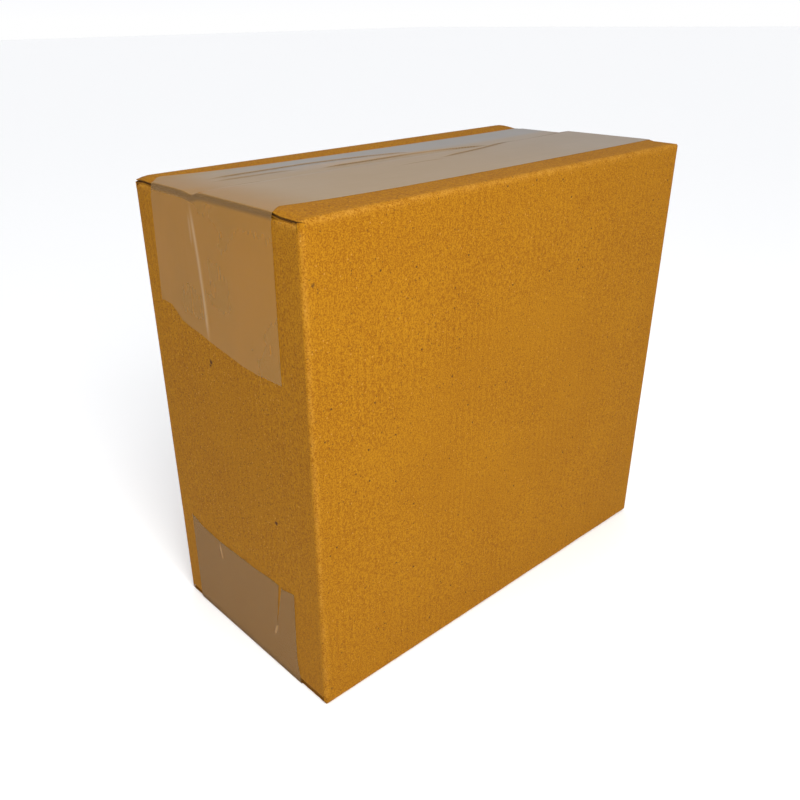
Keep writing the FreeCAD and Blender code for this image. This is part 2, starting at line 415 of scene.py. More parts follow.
def giveMap(piece, name, layout, rings):
    spots = everySpot(layout, rings) * 0.001
    corners = np.empty(len(piece.data.loops), int)
    piece.data.loops.foreach_get("vertex_index", corners)
    uv = piece.data.uv_layers.new(name=name)
    uv.data.foreach_set("uv", spots[corners].astype(np.float32).ravel())


def giveValue(piece, name, values):
    attribute = piece.data.attributes.new(name, "FLOAT", "POINT")
    attribute.data.foreach_set("value", np.asarray(values, np.float32))


# The carton's blank. u runs round the walls from the right wall's raw edge, by way of the front,
# the left and the rear, to the glue tab. v runs up them and is 0 half way up.

carton = {
    "skin": 0.05,  # the shell stays this far inside the solid, so that the film has room
    "thickness": 1.45,
    "innerFold": 0.4,
    "board": 1.5,
    "layerGap": 0.2,
    "endInset": 0.6,  # the long flaps end this far inside the end walls' faces
    "slotDepth": 0.5,
    "seamGap": 0.8,
    "seamShift": 6.0,
    "tabWidth": 25.0,
    "tabTrim": 0.4,
    "tabTaper": 8.0,
    "jointGap": 0.6,
    "cell": 2.1,
    "turnShares": [0.20, 0.40, 0.58, 0.75, 0.91],  # where the columns lie in a corner's fold
    "wallRows": 54,
    "bendRows": 8,
    "flapRows": 26,
    "liner": 0.27,
    "hollow": 0.8,  # how deep the raw edges are open between the liners
    "slant": 0.03,
    "ragged": 0.16,
    "crease": 1.3,  # half width of the worn band along a flap's fold
    "cornerCrease": (0.75, 1.1),  # strength and half width along a corner's
    # the lips are the liners' darker cut edges, and the deeper rings carry painted shade in the hollow
    "cutAndHollowShade": [0.35, 1.0, 1.0, 0.35],  # how dark the rim's rings are
}
outerFold = carton["board"] + carton["innerFold"]
endLevel = topLevel - carton["board"] - carton["layerGap"]
wallTop = endLevel - outerFold - carton["slotDepth"] - midLevel
bendLength = outerFold * math.pi / 2
flatX = halfLength - outerFold
flatY = halfWidth - outerFold
rawEdge = flatY - carton["jointGap"]
tabFold = flatX - carton["board"]
longStart = topLevel - outerFold - midLevel  # where the long flaps start to bend
cornerTop = longStart + 2 * bendLength / carton["bendRows"]  # how far up the corners' folds reach

# Each run: kind, start, direction and length. A turn has its centre and its first angle instead.
runs = [
    ("right", (halfLength, rawEdge), (0, -1), rawEdge + flatY),
    ("turn", (flatX, -flatY), 0.0, bendLength),
    ("front", (flatX, -halfWidth), (-1, 0), 2 * flatX),
    ("turn", (-flatX, -flatY), -90.0, bendLength),
    ("left", (-halfLength, -flatY), (0, 1), 2 * flatY),
    ("turn", (-flatX, flatY), -180.0, bendLength),
    ("rear", (-flatX, halfWidth), (1, 0), flatX + tabFold),
    ("turn", (tabFold, flatY), 90.0, bendLength),
    ("tab", (halfLength - carton["board"], flatY), (0, -1), carton["tabWidth"] - carton["tabTrim"]),
]
runStarts = np.concatenate([[0], np.cumsum([run[3] for run in runs])])
runKinds = np.array([run[0] for run in runs])
halfReach = halfWidth - carton["seamGap"] / 2
reaches = {
    ("front", 1): halfReach + carton["seamShift"],
    ("rear", 1): halfReach - carton["seamShift"],
    ("front", -1): halfReach,
    ("rear", -1): halfReach,
}


# Where a place on the top, the bottom or a wall gives way, in millimetres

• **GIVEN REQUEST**
Return all of the data precisely as it appears.

• **ANSWER IN FULL**
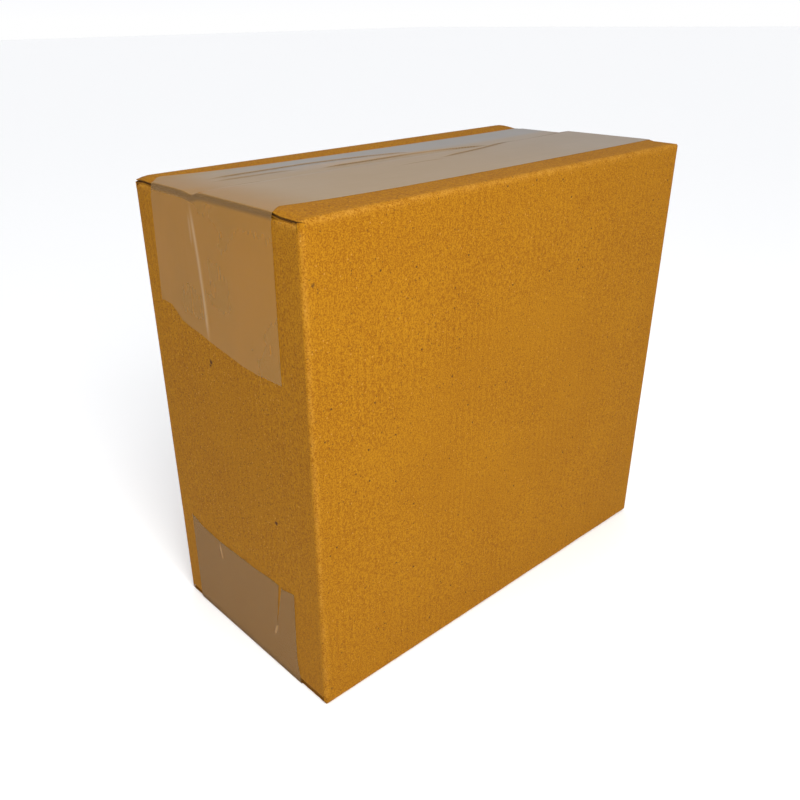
Keep writing the FreeCAD and Blender code for this image. This is part 2, starting at line 415 of scene.py. More parts follow.
def giveMap(piece, name, layout, rings):
    spots = everySpot(layout, rings) * 0.001
    corners = np.empty(len(piece.data.loops), int)
    piece.data.loops.foreach_get("vertex_index", corners)
    uv = piece.data.uv_layers.new(name=name)
    uv.data.foreach_set("uv", spots[corners].astype(np.float32).ravel())


def giveValue(piece, name, values):
    attribute = piece.data.attributes.new(name, "FLOAT", "POINT")
    attribute.data.foreach_set("value", np.asarray(values, np.float32))


# The carton's blank. u runs round the walls from the right wall's raw edge, by way of the front,
# the left and the rear, to the glue tab. v runs up them and is 0 half way up.

carton = {
    "skin": 0.05,  # the shell stays this far inside the solid, so that the film has room
    "thickness": 1.45,
    "innerFold": 0.4,
    "board": 1.5,
    "layerGap": 0.2,
    "endInset": 0.6,  # the long flaps end this far inside the end walls' faces
    "slotDepth": 0.5,
    "seamGap": 0.8,
    "seamShift": 6.0,
    "tabWidth": 25.0,
    "tabTrim": 0.4,
    "tabTaper": 8.0,
    "jointGap": 0.6,
    "cell": 2.1,
    "turnShares": [0.20, 0.40, 0.58, 0.75, 0.91],  # where the columns lie in a corner's fold
    "wallRows": 54,
    "bendRows": 8,
    "flapRows": 26,
    "liner": 0.27,
    "hollow": 0.8,  # how deep the raw edges are open between the liners
    "slant": 0.03,
    "ragged": 0.16,
    "crease": 1.3,  # half width of the worn band along a flap's fold
    "cornerCrease": (0.75, 1.1),  # strength and half width along a corner's
    # the lips are the liners' darker cut edges, and the deeper rings carry painted shade in the hollow
    "cutAndHollowShade": [0.35, 1.0, 1.0, 0.35],  # how dark the rim's rings are
}
outerFold = carton["board"] + carton["innerFold"]
endLevel = topLevel - carton["board"] - carton["layerGap"]
wallTop = endLevel - outerFold - carton["slotDepth"] - midLevel
bendLength = outerFold * math.pi / 2
flatX = halfLength - outerFold
flatY = halfWidth - outerFold
rawEdge = flatY - carton["jointGap"]
tabFold = flatX - carton["board"]
longStart = topLevel - outerFold - midLevel  # where the long flaps start to bend
cornerTop = longStart + 2 * bendLength / carton["bendRows"]  # how far up the corners' folds reach

# Each run: kind, start, direction and length. A turn has its centre and its first angle instead.
runs = [
    ("right", (halfLength, rawEdge), (0, -1), rawEdge + flatY),
    ("turn", (flatX, -flatY), 0.0, bendLength),
    ("front", (flatX, -halfWidth), (-1, 0), 2 * flatX),
    ("turn", (-flatX, -flatY), -90.0, bendLength),
    ("left", (-halfLength, -flatY), (0, 1), 2 * flatY),
    ("turn", (-flatX, flatY), -180.0, bendLength),
    ("rear", (-flatX, halfWidth), (1, 0), flatX + tabFold),
    ("turn", (tabFold, flatY), 90.0, bendLength),
    ("tab", (halfLength - carton["board"], flatY), (0, -1), carton["tabWidth"] - carton["tabTrim"]),
]
runStarts = np.concatenate([[0], np.cumsum([run[3] for run in runs])])
runKinds = np.array([run[0] for run in runs])
halfReach = halfWidth - carton["seamGap"] / 2
reaches = {
    ("front", 1): halfReach + carton["seamShift"],
    ("rear", 1): halfReach - carton["seamShift"],
    ("front", -1): halfReach,
    ("rear", -1): halfReach,
}


# Where a place on the top, the bottom or a wall gives way, in millimetres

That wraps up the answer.